Si la musique classique, ses artistes, ses compositeurs, ses luthiers, ses spécialistes universitaires, ses mécènes vous intéressent, alors ce roman policier vous passionnera, qui tourne autour de la partition d'une sonate, découverte par hasard (?) et qui pourrait bien être la 556e. de Domenico Scarlatti. Les passions humaines, déclenchées par cette découverte, sont des moteurs puissants qui vont bouleverser des destins ! Le désir explose, désir de notoriété, de possession, d'enrichissement, de sexe, d'accomplissement. Quel imbroglio ! La vie, n'est-ce pas ?
 
Ce grand remue-ménage est cependant traité de manière calme, raisonnable, par l'auteur. Pas de deus ex machina invraisemblable, mais un déroulement tranquille de faits que le dénouement expliquera sans qu'il faille prendre des notes pour le comprendre. Est-ce que, pour autant, les actes commis sont en adéquation avec les causes qui leur sont attribuées ? Il me semble que la vraisemblance est malmenée. Mais c'est bien agréable d'y croire.
 
L'auteur a une bonne connaissance de l'univers des musiciens et ses récits m'ont souvent touché.
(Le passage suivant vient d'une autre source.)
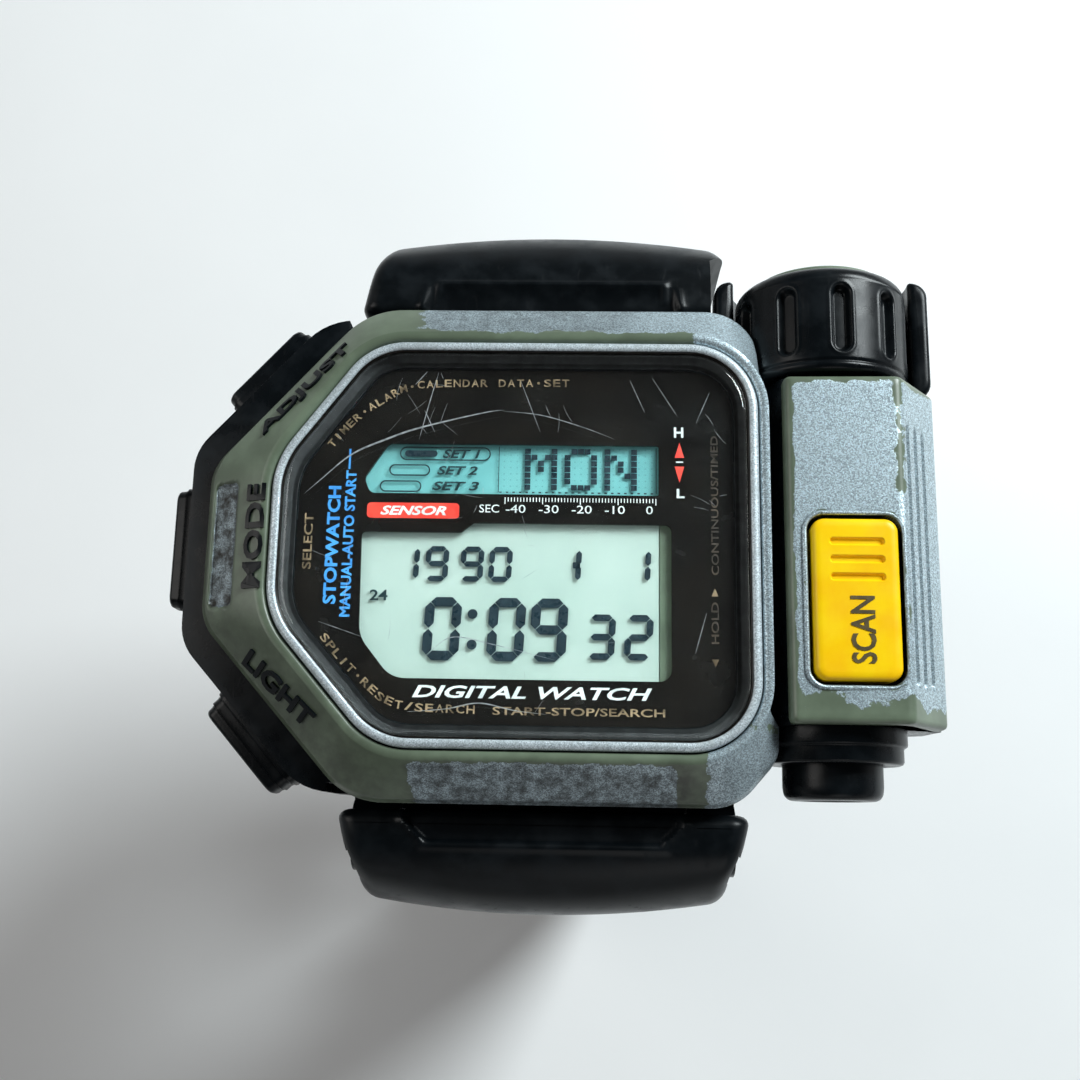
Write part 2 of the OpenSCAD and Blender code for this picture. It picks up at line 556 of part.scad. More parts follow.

On ignore parfois la volonté et le courage des instrumentistes pour atteindre cette sorte de perfection d'exécution, doublée d'une capacité à la rendre plus vraie, plus intense, plus sensible que les nombreux autres exécutants des pièces jouées. Quand le miracle se produit et que le public du concert y est sensible, l'émotion est à son comble, ce que l'auteur transcrit remarquablement ici. Bien entendu, l'interprétation musicale ne se résume pas à ces moments d'exception !
 
Le livre est aussi l'occasion de découvrir la tâche des ébénistes et des luthiers dont le métier contribue fortement au plaisir de jouer, en proposant des instruments qui transcrivent bien les attentes des interprètes. Là aussi, l'auteur nous fait sentir et apprécier cet artisanat où les cinq sens sont en éveil.
 
Tous les personnages du roman sont, en dépit de leur complexité, parfaitement humains et crédibles, mis en action par une intrigue solide. Il y a même parfois un humour piquant qui perce. Je pense, par exemple au docte universitaire qui rate tout ou presque, empêtré dans son égo survitaminé. Chaque personnage, avec ses joies et ses souffrances, ses compétences et ses limites, révélera dans cette crise ce qu'il est vraiment, quand ses garde-fous ou ses béquilles lui font défaut. Un roman remarquable qui, en dépit de sa taille, se lit d'une traite.